El último escribano: un trabajo de Eduardo Moreno
Texto y fotos por Eduardo Moreno
Don Luis, el escribano, nació en un pequeño pueblo a orillas del Lago de Chapala. Su infancia tuvo aroma de campo y él enseñanzas de pájaros y estrellas. Sus fantasías flotaron a la deriva de ese espejo contenido entre montañas y brumas mañaneras. Su niñez ingenua convivió siempre con las letras y pudo así desarrollar una elocuencia más madura que la edad que tenía, la cual le llegó por las armas de las historietas y los libros.
Desde muy joven una vieja máquina de escribir se cruzó por su camino. Entre metales, cintas, teclas y rodillo se hizo amigo de la palabra escrita y supo ponerles nombre y apellido a muchas cosas y situaciones.
En el caserío donde vivía, Luis, que en ese entonces no cargaba con la carga de ‘Don’, ocupaba sus días y partes de sus noches a copiar escritos y poemas, y tal vez a escribir los suyos propios en papeles deslucidos. Era uno de los pocos que leían y escribían en ese pueblo y pronto le llegaron los encargos.
Cuenta que un amigo un día le pidió salir de su casa y afuera cerca del lago, le confesó que estaba enamorado y si bien sabía garabatear cosas con la pluma, la inspiración no le llegaba y eso le causaba mucha zozobra.
– Tú eres un poeta y te brotan las ideas, pero escribe con tu máquina para que no identifiquen que no es letra mía – recuerda que le dijo. Poco a poco, de pedido en pedido y de carta en carta, se familiarizó con acentos, notas y palabras, y se fue haciendo de una clientela considerable. Luis se convirtió en el autor de anónimo teclado y vida nocturna.
Con los años, la suerte y el éxito le permitieron comprar una máquina de escribir Streamliner nueva y abrir un pequeño negocio que lo empujo a convertirse en un ‘notario de la calle’, como él mismo se denominaba. Tenía escasos veinte años. En ese entonces no había ciber cafés, internet ni computadoras.
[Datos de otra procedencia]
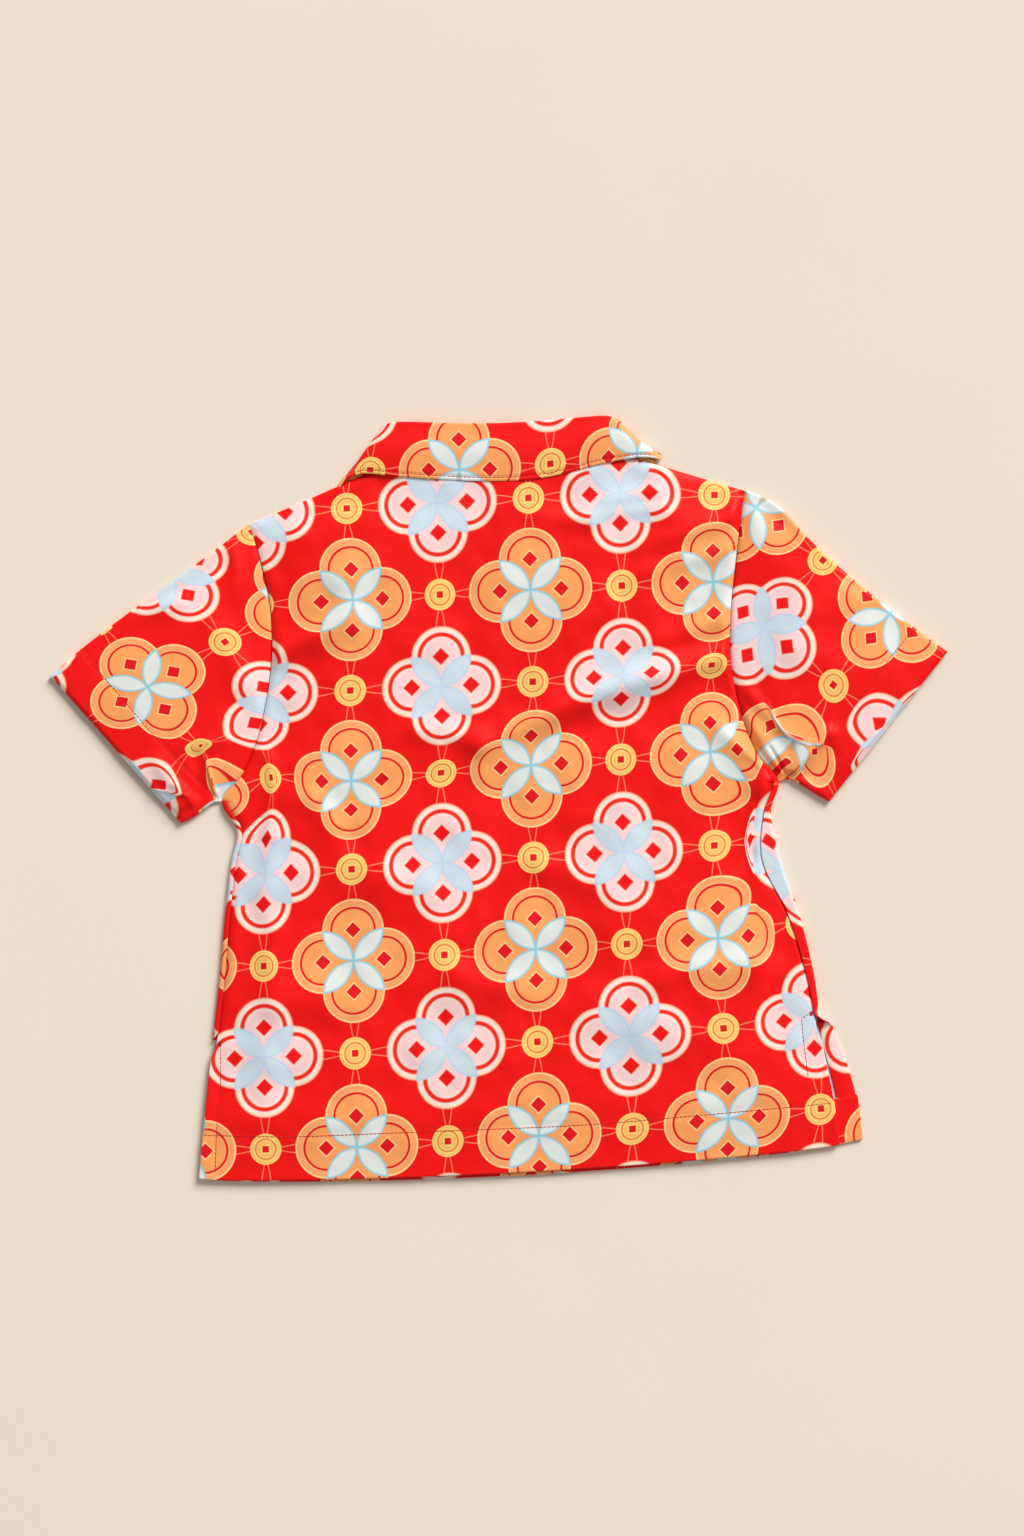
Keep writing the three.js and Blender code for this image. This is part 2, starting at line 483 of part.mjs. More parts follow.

Reinó solo un cierto tiempo y luego gradualmente le surgió la competencia y se abrió en los portales del pueblo la calle de los Escribanos, ahí fue a dar Don Luis y sin pensarlo se convirtió a esa profesión y se inscribió en la universidad de la vida, graduándose con su máquina en el arte de escribir cuentos, versos y cartas. Atesoró palabras de desengaño, amor, secretos y promesas.
Cuenta que un día se independizó de su familia y se fue a vivir a una casa al extremo del pueblo del lado de la montaña, donde le acompañó un amor nacido de las cartas. Vivía en un espacio poblado de santos, puros, tabaco y libros. Ahí rezaba todas las mañanas antes de salir a trabajar, implorando que hubiera más cariño, amistad, y deseos y una necesidad creciente de palabras escritas y clientes.
Todos los días caminaba con su burro, cruzando el poblado, llevando sobre el lomo del animal, su máquina Streamliner, una mesa patas para arriba que le servía de escritorio y un machete, ‘por si se ofrecía algo’. La Plaza Principal del pueblo era su destino, donde instalaba su oficina. Poco a poco se fue quedando solo, sentado a la orilla del mundo de los Escribanos, que fueron desapareciendo y un día le faltaron los amigos de profesión y le sobraron los clientes.
En una armonía rural, casi bucólica, regresaba cada mañana a la Plaza, abriéndose paso por un laberinto de calles que se sabía de memoria, igual que su burro, el cual amarraba a una de las bancas desde donde oía todo lo que Don Luis contaba y escuchaba la sonoridad del teclado que hacía tec, tec, tec, y luego trrr, hasta que veía salir una hoja blanca reluciente que se equiparaba con la sonrisa de los interesados.
El aroma del campo, los pájaros y las estrellas vieron envejecer a Don Luis y notaron que perdía muchos clientes, aun así, seguía fiel a una profesión que desaparecía, hasta que él fue el último de una especie en vías de extinción, con los tec, tec repetidos, los cuales seguían contando historias de amor y recuerdos, o tal vez, otras de odio y olvido.